If i was just doing a trans swap i would not break the hydraulic system. Just remove the slave from the trans and use a thin wire or zip tie to keep the slave piston from coming out of its bore. If you pulled the slave from its line then be sure the system has no air in it. If you blow the piston out of the slave when bleeding then you have a bad flex line or forgot to install the release bearing. There should be a copper washer between the flex line and the slave cyl. Without more details thats all i can think of. Bob
 
Thanks Bob, I'll be out of town for a few days but will check it when I return. There was literally no resistance when applying pressure.
Mike
 
Upon a quick inspection on the way home today I found that half the fluid is gone, but it must have been gradual. As we have absorbent granules on the floor with oil from the engine removal and water from heater disconnect etc there could easily be the rest of the fluid there as well. Easy fix, I was concerned that there was no leak and still no pressure.
 
Turns out the fluid was leaking out of the slave bellows, they are ok, but the interior seals must be gone so I've ordered a repair kit.
 
Sat too long... be sure to run a brake hone thru it a few times before ya put th' new puck in there.

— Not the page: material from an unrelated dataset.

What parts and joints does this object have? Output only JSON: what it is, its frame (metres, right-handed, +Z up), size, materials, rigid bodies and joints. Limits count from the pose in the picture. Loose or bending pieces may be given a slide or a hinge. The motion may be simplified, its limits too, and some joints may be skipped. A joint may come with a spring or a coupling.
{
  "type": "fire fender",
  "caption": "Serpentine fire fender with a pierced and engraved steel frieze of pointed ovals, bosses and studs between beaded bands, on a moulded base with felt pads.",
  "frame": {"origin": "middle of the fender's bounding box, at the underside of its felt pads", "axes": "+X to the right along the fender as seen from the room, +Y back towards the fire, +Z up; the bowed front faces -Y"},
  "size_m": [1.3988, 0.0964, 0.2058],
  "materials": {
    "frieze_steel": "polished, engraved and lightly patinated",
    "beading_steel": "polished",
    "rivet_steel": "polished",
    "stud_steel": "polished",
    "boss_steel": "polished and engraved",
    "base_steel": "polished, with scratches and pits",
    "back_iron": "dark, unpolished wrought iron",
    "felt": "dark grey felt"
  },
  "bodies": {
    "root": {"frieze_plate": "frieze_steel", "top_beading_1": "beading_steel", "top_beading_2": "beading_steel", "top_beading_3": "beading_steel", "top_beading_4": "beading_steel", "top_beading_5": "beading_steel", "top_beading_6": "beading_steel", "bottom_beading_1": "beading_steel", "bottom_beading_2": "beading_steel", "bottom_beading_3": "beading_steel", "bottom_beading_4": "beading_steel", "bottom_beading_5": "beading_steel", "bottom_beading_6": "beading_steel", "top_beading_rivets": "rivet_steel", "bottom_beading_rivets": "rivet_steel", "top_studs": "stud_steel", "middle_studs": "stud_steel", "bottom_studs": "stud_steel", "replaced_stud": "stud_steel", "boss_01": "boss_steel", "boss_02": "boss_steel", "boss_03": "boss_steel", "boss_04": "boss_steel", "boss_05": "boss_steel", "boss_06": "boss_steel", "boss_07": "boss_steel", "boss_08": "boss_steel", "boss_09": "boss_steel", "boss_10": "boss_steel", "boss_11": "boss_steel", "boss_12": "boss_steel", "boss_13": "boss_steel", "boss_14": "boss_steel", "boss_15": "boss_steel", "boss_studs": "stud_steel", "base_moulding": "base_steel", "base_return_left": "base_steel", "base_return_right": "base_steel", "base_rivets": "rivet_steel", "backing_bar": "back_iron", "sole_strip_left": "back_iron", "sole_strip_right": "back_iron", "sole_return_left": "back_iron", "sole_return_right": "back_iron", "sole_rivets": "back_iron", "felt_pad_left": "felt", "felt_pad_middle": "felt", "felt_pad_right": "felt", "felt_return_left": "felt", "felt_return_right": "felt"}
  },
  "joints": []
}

OH! and you *could* find a proper sized puck at NAPA in a pinch.
 
it only sat over the winter, and was unhooked for the four weeks since we started the engine/tranny work. but as if every component they always work right up to the moment when they don't.

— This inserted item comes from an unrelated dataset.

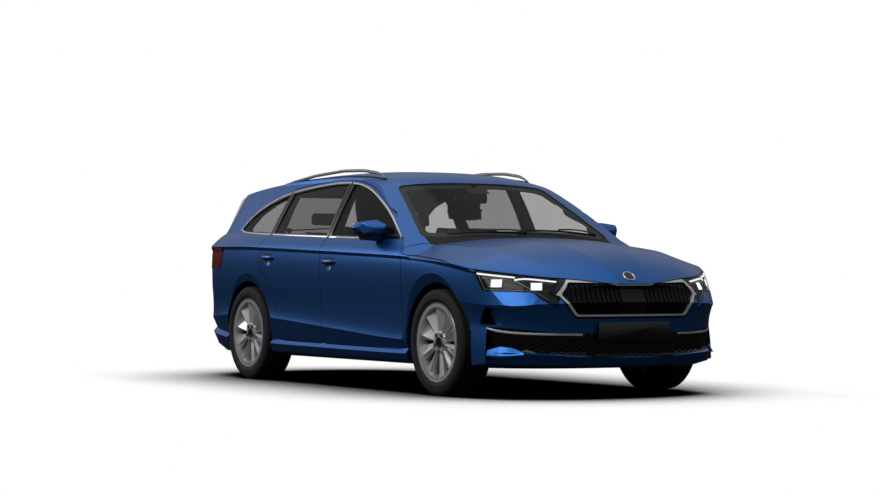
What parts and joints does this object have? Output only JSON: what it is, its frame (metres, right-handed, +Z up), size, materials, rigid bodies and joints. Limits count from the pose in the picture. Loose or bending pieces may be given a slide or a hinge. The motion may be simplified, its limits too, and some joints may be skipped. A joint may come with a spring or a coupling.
{
  "type": "station wagon",
  "caption": "Five-door station wagon with opening doors, bonnet and tailgate, steered front wheels and a hollow furnished cabin.",
  "frame": {"origin": "on the ground under the middle of the car's box", "axes": "+X forward, +Y to the car's left, +Z up"},
  "size_m": [4.6861, 2.0456, 1.4734],
  "materials": {
    "body_paint": "metallic blue, clear-coated",
    "grille_black": "gloss black",
    "underbody": "matt dark grey",
    "lamp_clear": "clear",
    "lamp_red": "transparent red",
    "chassis_steel": "dark coated steel",
    "seat_cloth": "black woven cloth",
    "cabin_plastic": "black soft-touch",
    "engine_iron": "cast",
    "rail_silver": "satin anodised",
    "clear_glass": "lightly tinted",
    "dark_glass": "dark tinted",
    "tyre_rubber": "moulded rubber",
    "bright_trim": "polished",
    "alloy": "silver painted"
  },
  "bodies": {
    "root": {"body_side_left": "body_paint", "body_side_right": "body_paint", "dashboard": "cabin_plastic", "engine_block": "engine_iron", "fender_left": "body_paint", "fender_right": "body_paint", "fixed_glass": "clear_glass", "floor": "underbody", "front_bumper": "body_paint", "front_seats": "seat_cloth", "front_subframe": "chassis_steel", "grille": "grille_black", "grille_frame": "bright_trim", "headlamps": "lamp_clear", "inner_wings": "underbody", "rear_axle": "chassis_steel", "rear_bench": "seat_cloth", "rear_bumper": "body_paint", "roof": "body_paint", "roof_rails": "rail_silver", "steering_wheel": "cabin_plastic", "tail_lamps": "lamp_red"},
    "knuckle_right": {"knuckle_right": "chassis_steel"},
    "wheel_front_right": {"tyre_front_right": "tyre_rubber", "rim_front_right": "alloy"},
    "door_front_right": {"door_front_right": "body_paint", "window_front_right": "clear_glass", "mirror_right": "body_paint"},
    "wheel_rear_right": {"tyre_rear_right": "tyre_rubber", "rim_rear_right": "alloy"},
    "door_rear_right": {"door_rear_right": "body_paint", "window_rear_right": "dark_glass"},
    "knuckle_left": {"knuckle_left": "chassis_steel"},
    "wheel_front_left": {"tyre_front_left": "tyre_rubber", "rim_front_left": "alloy"},
    "door_front_left": {"door_front_left": "body_paint", "window_front_left": "clear_glass", "mirror_left": "body_paint"},
    "wheel_rear_left": {"tyre_rear_left": "tyre_rubber", "rim_rear_left": "alloy"},
    "door_rear_left": {"door_rear_left": "body_paint", "window_rear_left": "dark_glass"},
    "bonnet": {"bonnet": "body_paint"},
    "tailgate": {"tailgate": "body_paint", "tailgate_window": "dark_glass"}
  },
  "joints": [
    {"name": "steer_right", "type": "hinge", "parent": "root", "child": "knuckle_right", "pos_m": [1.464, -0.745, 0.33], "axis": [0, 0, 1], "range_deg": [-35, 35]},
    {"name": "spin_front_right", "type": "hinge", "parent": "knuckle_right", "child": "wheel_front_right", "pos_m": [1.464, -0.772, 0.33], "axis": [0, 1, 0], "continuous": true},
    {"name": "spin_rear_right", "type": "hinge", "parent": "root", "child": "wheel_rear_right", "pos_m": [-1.222, -0.772, 0.33], "axis": [0, 1, 0], "continuous": true},
    {"name": "open_door_front_right", "type": "hinge", "parent": "root", "child": "door_front_right", "pos_m": [1.005, -0.901, 0.6], "axis": [0, 0, 1], "range_deg": [0, 68]},
    {"name": "open_door_rear_right", "type": "hinge", "parent": "root", "child": "door_rear_right", "pos_m": [-0.1075, -0.901, 0.6], "axis": [0, 0, 1], "range_deg": [0, 70]},
    {"name": "steer_left", "type": "hinge", "parent": "root", "child": "knuckle_left", "pos_m": [1.464, 0.745, 0.33], "axis": [0, 0, 1], "range_deg": [-35, 35]},
    {"name": "spin_front_left", "type": "hinge", "parent": "knuckle_left", "child": "wheel_front_left", "pos_m": [1.464, 0.772, 0.33], "axis": [0, 1, 0], "continuous": true},
    {"name": "spin_rear_left", "type": "hinge", "parent": "root", "child": "wheel_rear_left", "pos_m": [-1.222, 0.772, 0.33], "axis": [0, 1, 0], "continuous": true},
    {"name": "open_door_front_left", "type": "hinge", "parent": "root", "child": "door_front_left", "pos_m": [1.005, 0.901, 0.6], "axis": [0, 0, -1], "range_deg": [0, 68]},
    {"name": "open_door_rear_left", "type": "hinge", "parent": "root", "child": "door_rear_left", "pos_m": [-0.1075, 0.901, 0.6], "axis": [0, 0, -1], "range_deg": [0, 70]},
    {"name": "open_bonnet", "type": "hinge", "parent": "root", "child": "bonnet", "pos_m": [1, 0, 0.925], "axis": [0, -1, 0], "range_deg": [0, 45]},
    {"name": "open_tailgate", "type": "hinge", "parent": "root", "child": "tailgate", "pos_m": [-1.975, 0, 1.385], "axis": [0, 1, 0], "range_deg": [0, 80]}
  ],
  "couplings": [
    {"joint": "steer_left", "follows": "steer_right", "ratio": 1}
  ]
}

Are you saying to run the brake hone through the inner passages of the cylinder? Never done this before.
 
Like honing a cylinder in the engine... 45* cross-hatch (slow speed on a hand drill, moving in and out). A "brake hone" from NAPA... AMCO.
 
19_again said:
it only sat over the winter, and was unhooked for the four weeks since we started the engine/tranny work. but as if every component they always work right up to the moment when they don't.

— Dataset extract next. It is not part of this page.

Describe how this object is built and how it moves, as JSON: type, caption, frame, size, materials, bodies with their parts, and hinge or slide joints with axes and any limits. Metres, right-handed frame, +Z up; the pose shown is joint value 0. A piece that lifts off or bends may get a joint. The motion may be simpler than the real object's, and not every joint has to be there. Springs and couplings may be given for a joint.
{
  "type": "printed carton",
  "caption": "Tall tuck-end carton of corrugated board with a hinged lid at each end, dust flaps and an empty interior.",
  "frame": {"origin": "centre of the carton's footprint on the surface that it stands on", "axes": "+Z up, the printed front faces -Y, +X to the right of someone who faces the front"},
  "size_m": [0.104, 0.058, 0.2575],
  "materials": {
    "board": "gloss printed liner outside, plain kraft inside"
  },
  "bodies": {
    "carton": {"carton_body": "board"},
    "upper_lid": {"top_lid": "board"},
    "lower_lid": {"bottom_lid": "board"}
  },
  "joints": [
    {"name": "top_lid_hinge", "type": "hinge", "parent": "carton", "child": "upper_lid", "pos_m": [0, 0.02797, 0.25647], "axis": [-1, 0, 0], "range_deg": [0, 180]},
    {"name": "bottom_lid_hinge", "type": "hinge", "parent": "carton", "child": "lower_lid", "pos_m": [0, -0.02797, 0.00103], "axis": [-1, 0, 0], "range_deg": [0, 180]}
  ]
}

Are you saying to run the brake hone through the inner passages of the cylinder? Never done this before.
Could have been those couple of weeks sitting without fluid in it. The materials they like to make these parts out of like to shrivel and get brittle without constant fluid wicking them to keep them soft and supple...
 
As well as exposed to atmosphere. It needs rebuilding. With the hone treatment as an ameliorator.
 
thar you go again usin' them big werds on me... whar's my dicshunairy?!
 
AND, especially for someone not using a hone before, make sure the cylinder is well lubricated, i.e. brake fluid, etc... during honing...
 
Thanks Ron, I would not have thought of that. I'm guessing that once I've got this thing apart, it will be pretty obvious what needs to be honed. I went hone shopping yesterday only to find there were three sizes, I got the smallest, something in the order of 31/64" to 2", I didn't think a larger one would be necessary. The ameliorating notwithstanding, I'm hoping to avoid excessive aspiration in addition to rampant anti-disestablishmentarianism.
 
Or you could use Marvel Mystery Oil in lieu of brake fluid... Just be sure to rinse all with mineral spirits and then something like lacquer thinner. Air compressor dry and wipe with soft cotton cloth after. Winding a piece of old T-shirt around a chopstick works WELL.

Ron may beat me up later, at his convenience. :wink:
 
MMO would work well. I use brakeclean to spray though the components after honing. Agree with Doc on air blow. But make sure you use a CLEAN cloth to wipe off, hopefully lint free. Then a rinse coat of brakefluid internally before assembly.
 
yupyup, I hate handling the stuff near the vehicle. I keep the old bottle so that I can pour small amounts at a time. Learned the hard way not to try and pour from a can or bottle that was near full.